5. The combination of claim wherein the flow port is rectangular.
6. An engine air intake valve comprising an electrical rotary actuator and a flow control element rotatable around the actuator axis to vary the flow rate through the valve; said actuator comprising an annular cylindrical stator, a rotor located in the space circumscribed by the stator, and an electrical winding on two different sections of the stator;
said winding comprising a single insulated wire wound radially and axially around the stator surface so that the windings on one section of the stator have a different electrical direction than the windings on the other section of the stator.
7. The valve of claim 6 wherein the single insulated wire includes a first lead wire section on an outer surface area of the stator, a first number of windings extending from the first lead wire section around and along the stator circumference for about one hundred fifty degrees; said stator having a spacer on one of its end surfaces; said insulated wire including a direction-change section extending partly around said spacer and onto the inner surface of the stator; said insulated wire including a second number of windings extending around and along the stator circumference from the direction-change section for a distance of about one hundred fifty degrees; said insulated wire further including a second lead wire section on an outer surface of the stator in near proximity to the first lead wire section.
8. The valve of claim 6 wherein the stator includes two diametrically-spaced zones having no electrical windings thereon, said zones defining opposite magnetic poles.
9. The valve of claim 8 wherein the rotor includes two permanent magnets polarized to move toward the magnetic poles on the stator when the electrical winding is energized.
10. The valve of claim 9 and further comprising a return spring means acting on the rotor so that when the electrical winding is energized to one-half of full power the rotor magnets are located midway between the stator poles.
11. The valve of claim 10 and further comprising means for varying the force of the spring means on the rotor.
12. An engine air intake valve comprising a housing, an electrical rotary actuator and flow control element disposed within said housing, said flow control element being rotatable around the actuator axis to vary the flow rate through the valve; said actuator comprising an annular cylindrical stator, a rotor located in the space circumscribed by the stator, and rotary support means between the rotor and stator;
said rotary support means comprising a first radial end plate at one end of the stator, diametrically-spaced locator elements for securing the stator to the radial end plates, first ball bearing races formed on said end plates, second ball bearing races formed at axially-spaced points on the rotor, and anti-friction balls rollably engaged in said races whereby the rotor axis is accurately aligned with the stator axis.
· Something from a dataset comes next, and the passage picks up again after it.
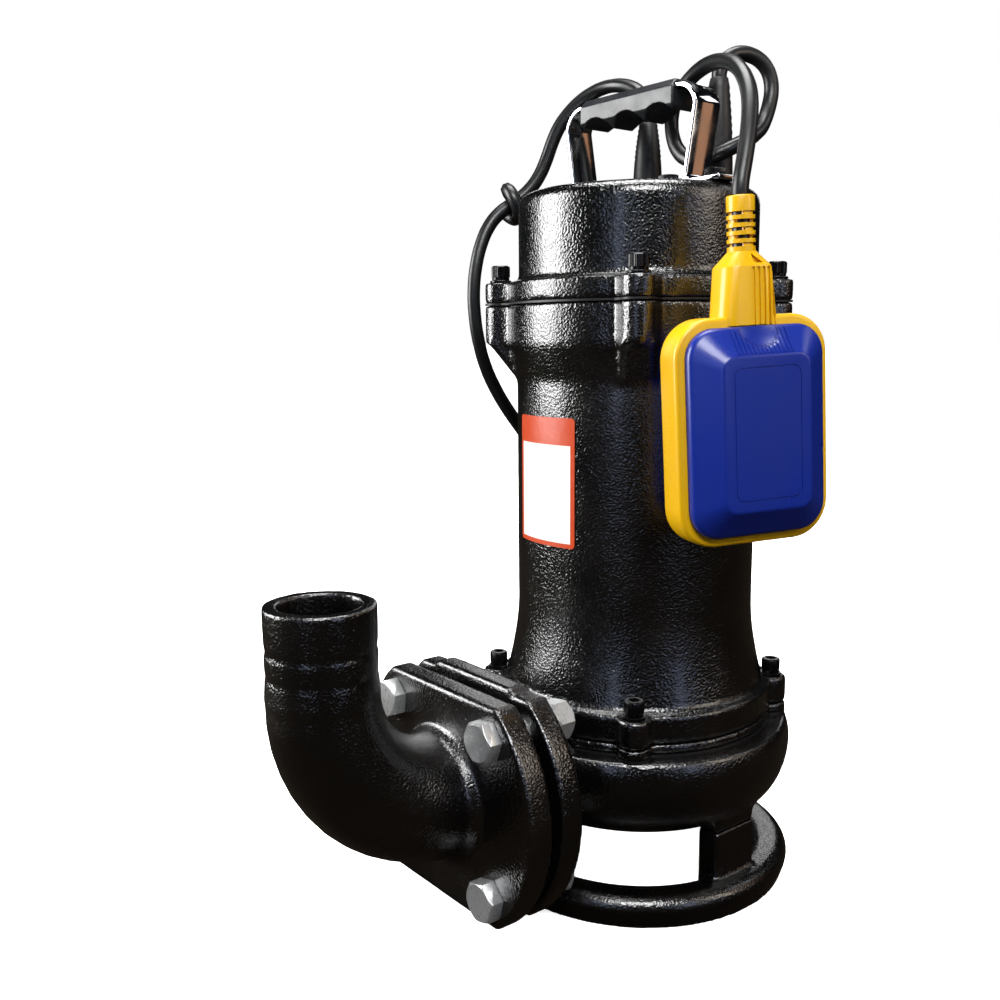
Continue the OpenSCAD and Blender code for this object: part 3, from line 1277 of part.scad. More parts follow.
base_stand();
stand_screws();
volute_casing();
casing_gasket();
impeller();
impeller_nut();
impeller_key();
seal_plate();
seal_seat();
seal_head();
seal_spring();
oil_seal();
oil_plug();
motor_housing();
shaft();
rotor_core();
rotor_rings();
stator_core();
stator_winding();
thermal_protector();
lower_bearing_outer();
lower_bearing_inner();
lower_bearing_balls();
upper_bearing_outer();
upper_bearing_inner();
upper_bearing_balls();
bearing_bracket();
wave_spring();
top_cover();
cover_gasket();
run_capacitor();
terminal_block();
lower_screws();
upper_screws();
outlet_gasket();
discharge_elbow();
flange_bolts();
flange_nuts();
flange_washers();
handle_strap();
handle_grip();
cover_screws();
lead_boot();
float_boot();
boot_plates();
boot_screws();
blank_sticker();
mains_lead();
mains_lead_coil();
lead_hitch();
coil_tie();
plug_body();
plug_pins();
float_cord();
float_rim();
float_shells();
float_ball();
float_switch();
float_lever();
float_weight();
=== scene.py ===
"""Submersible sump pump with its float switch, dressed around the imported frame.

Lengths in this file are millimetres unless a name says otherwise, and one function turns them to
Blender's metres. The pump stands on z = 0 with its shaft on the z axis and its discharge towards +x.
"""

from __future__ import annotations

import abc
import json
import logging
import math
from collections.abc import Callable, Sequence
from dataclasses import dataclass, field
from enum import Enum
from typing import ClassVar

import bmesh
import bpy
from mathutils import Matrix, Vector


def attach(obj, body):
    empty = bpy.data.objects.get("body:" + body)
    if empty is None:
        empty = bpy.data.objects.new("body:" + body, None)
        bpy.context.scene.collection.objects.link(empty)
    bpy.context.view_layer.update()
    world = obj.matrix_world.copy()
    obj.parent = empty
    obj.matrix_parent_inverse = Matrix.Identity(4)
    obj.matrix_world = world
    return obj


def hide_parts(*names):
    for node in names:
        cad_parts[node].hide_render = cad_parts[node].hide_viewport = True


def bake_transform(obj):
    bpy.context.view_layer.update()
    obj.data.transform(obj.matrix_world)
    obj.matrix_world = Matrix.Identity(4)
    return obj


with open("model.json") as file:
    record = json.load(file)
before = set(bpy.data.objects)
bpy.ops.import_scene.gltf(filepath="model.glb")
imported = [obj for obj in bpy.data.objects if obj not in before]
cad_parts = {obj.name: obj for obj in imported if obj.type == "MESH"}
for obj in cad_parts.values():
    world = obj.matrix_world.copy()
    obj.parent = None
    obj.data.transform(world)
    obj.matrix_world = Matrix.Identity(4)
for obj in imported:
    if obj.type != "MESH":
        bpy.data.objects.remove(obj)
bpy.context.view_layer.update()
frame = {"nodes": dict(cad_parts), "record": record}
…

13. The valve of claim 12 wherein the first radial end plate includes a peripheral surface having a press fit in the housing whereby the rotor is accurately oriented relative to the housing; said housing defining a cylindrical valve chamber remote from said first radial end plate; said rotor including a cylindrical pilot section extending into the valve chamber to accurately orient the rotor relative to the valve chamber.
14. The valve of claim 13 wherein the cylindrical valve chamber comprises a cylindrical surface having a rectangular opening therein that defines a flow port.
15. The valve of claim 14 wherein the flow control element comprises an extension of the rotor, said rotor extension having a cylindrical side surface having sliding facial contact with the cylindrical valve chamber surface so as to move across the rectangular flow port.
16. The valve of claim 14 wherein the housing includes a frusto-conical surface concentric with the valve chamber axis; the second radial end plate having its ball bearing race engaged with said frusto-conical surface so that the housing provides support for the engaged race.
17. An engine air intake valve comprising a rotary actuator and a rotary flow control element, said actuator including a rotor that has an integral axial extension thereon configured to form the rotary flow control element;
a permanent magnet assembly secured to said rotor; and
an electrical stator surrounding said rotor and having electrical windings provided thereon.
18. The valve of claim 17 wherein the rotor has two ball bearing races formed at axially-spaced points along the rotor surface, and a permanent magnet assembly secured between the two ball bearing races.
19. The valve of claim 18 wherein the rotor extension has a cylindrical flow control surface centered on the rotor axis.
20. The valve of claim 18 wherein the rotary actuator includes two circumferentially-spaced electrical windings on the stator for establishing two magnetic poles thereon.
This invention relates to automotive engines, and particularly to adjustment devices employed on an engine air intake valve to regulate the no-load or idling speed of the engine to compensate for sudden load changes.
Various prior art devices are known for the purpose of controlling automotive engine no-load idling speeds. It is common to set such engines at the lowest possible speed to conserve fuel. However, should a power-consuming device such as an air conditioner be turned on at idle speed, the engine may stall.
Prior art devices include that shown in W. Maisch U.S. Pat. No. 4,724,811 wherein an electro-magnetic adjustment mechanism is used to adjust the position of a throttle valve in accordance with different operating parameters (e.g. temperature, pressure and speed). The valve itself adjusts to different conditions to artificially increase or decrease the flow of air supplied to the engine. Similarly, in H. Janetzke U.S. Pat. No. 4,658,783 there is shown a solenoid-operated by-pass valve used to augment the air supplied to the engine through the throttle valve.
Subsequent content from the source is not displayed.